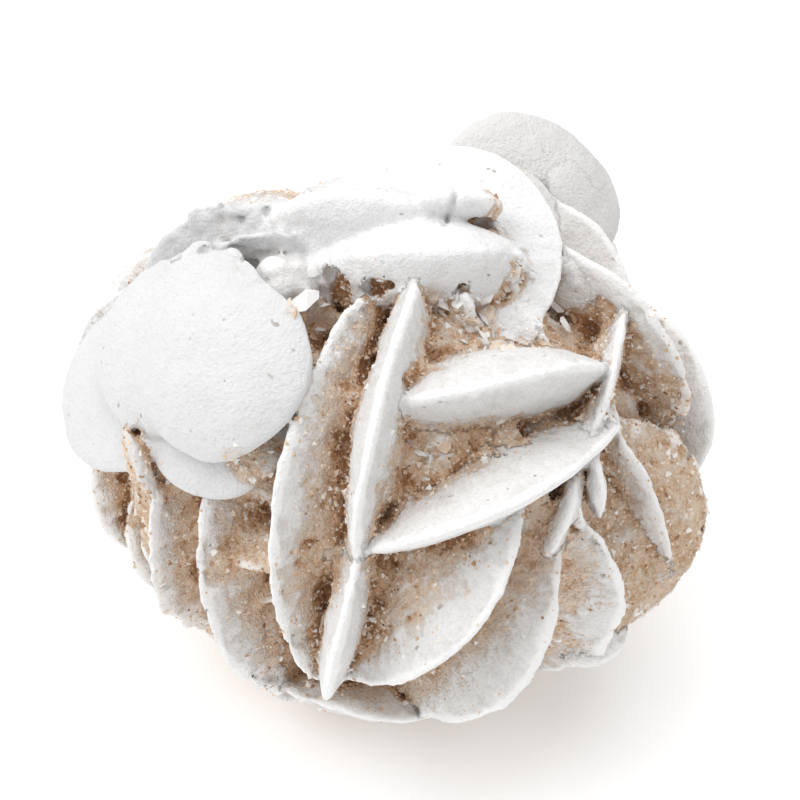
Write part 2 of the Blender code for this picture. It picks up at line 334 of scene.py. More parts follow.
LEFT_SIDE = {
    "left_disc": ((-41, 65, 1.00), (-21, 54, 1.00), (-38, 34, 1.02), 6.0),
    "left_under": ((-52, 28, 0.96), (-36, 27, 0.97), (-26, 34, 0.90), 5.0),
    "left_inner": ((-89, 52, 1.00), (-80, 35, 1.00), (-60, 29, 1.00), 5.0),
    "left_outer": ((-81, 14, 1.00), (-65, 15, 1.00), (-53, 23, 0.95), 5.0),
    "left_strip": ((-59, 28, 0.97), (-49, 28, 1.05), (-48, 21, 0.95), 2.0),
    "left_ridge": ((-100, 47, 0.98), (-100, 57, 1.00), (-101, 66, 0.98), 4.0),
    "left_ridge_front": ((-88, 51, 0.96), (-84, 60, 0.98), (-81, 68, 0.96), 3.0),
}
LEFT_FULLNESS = 2.6
LEFT_SOFTNESS = 1.6

grow("left_side", LEFT_SIDE, LEFT_FULLNESS, LEFT_SOFTNESS)


# ----------
# The back: more blades of gypsum like those of the front fan, mostly upright.
# Broad low ones lie across their feet, and the sand of the bed holds them all.

BACK = {
    "back_long": ((148, 46, 0.88), (163, 14, 1.00), (158, -20, 0.92), 7.0),
    "back_long_left": ((-164, 24, 0.78), (-154, 4, 0.95), (-158, -22, 0.92), 7.0),
    "back_almond": ((166, 24, 0.84), (-174, 12, 0.96), (-150, 2, 0.90), 7.0),
    "back_almond_low": ((166, 18, 0.90), (-176, 6, 1.02), (-152, -4, 0.92), 6.0),
    "back_leaf": ((-140, 36, 0.78), (-130, 8, 0.95), (-138, -24, 0.94), 6.0),
    "back_leaf_outer": ((-118, 26, 0.84), (-108, 0, 0.97), (-112, -24, 0.94), 6.0),
    "back_fin": ((128, 30, 0.86), (130, 2, 0.98), (126, -22, 0.92), 6.0),
    "back_disc": ((112, 14, 0.88), (101, -6, 0.96), (112, -24, 0.94), 6.0),
    "back_low": ((150, -6, 0.92), (172, -24, 1.02), (-160, -22, 0.94), 6.0),
    "back_low_left": ((-150, -12, 0.92), (-132, -28, 1.02), (-112, -24, 0.94), 6.0),
    "back_low_right": ((98, -14, 0.94), (116, -28, 1.02), (140, -24, 0.94), 6.0),
}
BACK_FULLNESS = 2.4  # of the underside and the rear flank too

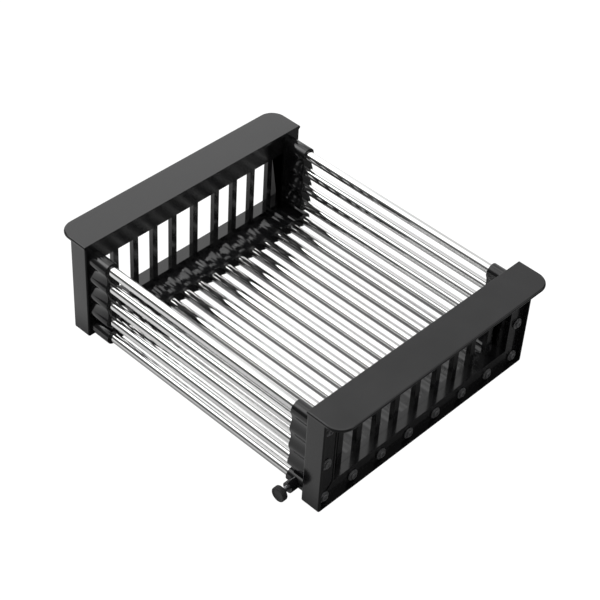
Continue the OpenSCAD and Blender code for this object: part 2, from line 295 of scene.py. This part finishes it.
#####
■ REQUIREMENT:
Output all records verbatim.

■ FINAL RESULT:
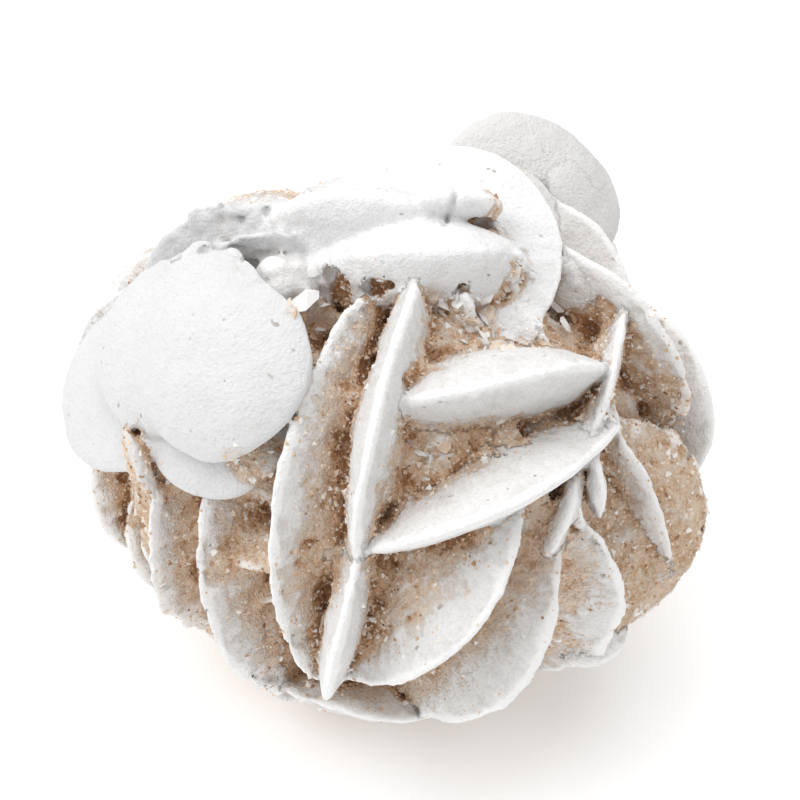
Write part 2 of the Blender code for this picture. It picks up at line 334 of scene.py. More parts follow.
LEFT_SIDE = {
    "left_disc": ((-41, 65, 1.00), (-21, 54, 1.00), (-38, 34, 1.02), 6.0),
    "left_under": ((-52, 28, 0.96), (-36, 27, 0.97), (-26, 34, 0.90), 5.0),
    "left_inner": ((-89, 52, 1.00), (-80, 35, 1.00), (-60, 29, 1.00), 5.0),
    "left_outer": ((-81, 14, 1.00), (-65, 15, 1.00), (-53, 23, 0.95), 5.0),
    "left_strip": ((-59, 28, 0.97), (-49, 28, 1.05), (-48, 21, 0.95), 2.0),
    "left_ridge": ((-100, 47, 0.98), (-100, 57, 1.00), (-101, 66, 0.98), 4.0),
    "left_ridge_front": ((-88, 51, 0.96), (-84, 60, 0.98), (-81, 68, 0.96), 3.0),
}
LEFT_FULLNESS = 2.6
LEFT_SOFTNESS = 1.6

grow("left_side", LEFT_SIDE, LEFT_FULLNESS, LEFT_SOFTNESS)


# ----------
# The back: more blades of gypsum like those of the front fan, mostly upright.
# Broad low ones lie across their feet, and the sand of the bed holds them all.

BACK = {
    "back_long": ((148, 46, 0.88), (163, 14, 1.00), (158, -20, 0.92), 7.0),
    "back_long_left": ((-164, 24, 0.78), (-154, 4, 0.95), (-158, -22, 0.92), 7.0),
    "back_almond": ((166, 24, 0.84), (-174, 12, 0.96), (-150, 2, 0.90), 7.0),
    "back_almond_low": ((166, 18, 0.90), (-176, 6, 1.02), (-152, -4, 0.92), 6.0),
    "back_leaf": ((-140, 36, 0.78), (-130, 8, 0.95), (-138, -24, 0.94), 6.0),
    "back_leaf_outer": ((-118, 26, 0.84), (-108, 0, 0.97), (-112, -24, 0.94), 6.0),
    "back_fin": ((128, 30, 0.86), (130, 2, 0.98), (126, -22, 0.92), 6.0),
    "back_disc": ((112, 14, 0.88), (101, -6, 0.96), (112, -24, 0.94), 6.0),
    "back_low": ((150, -6, 0.92), (172, -24, 1.02), (-160, -22, 0.94), 6.0),
    "back_low_left": ((-150, -12, 0.92), (-132, -28, 1.02), (-112, -24, 0.94), 6.0),
    "back_low_right": ((98, -14, 0.94), (116, -28, 1.02), (140, -24, 0.94), 6.0),
}
BACK_FULLNESS = 2.4  # of the underside and the rear flank too

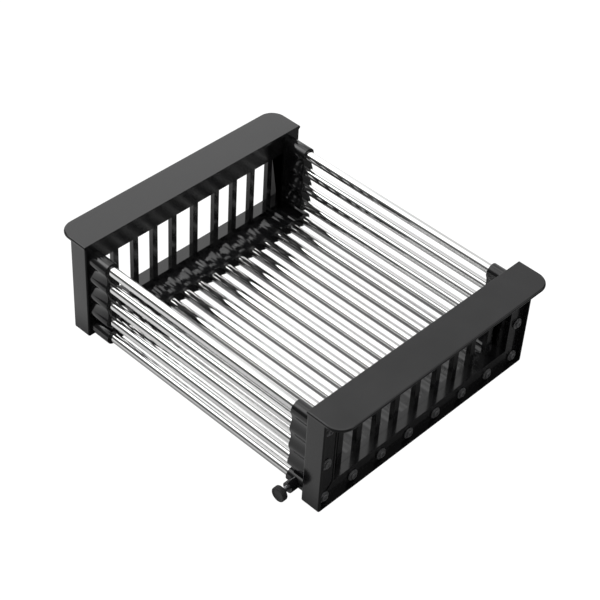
Continue the OpenSCAD and Blender code for this object: part 2, from line 295 of scene.py. This part finishes it.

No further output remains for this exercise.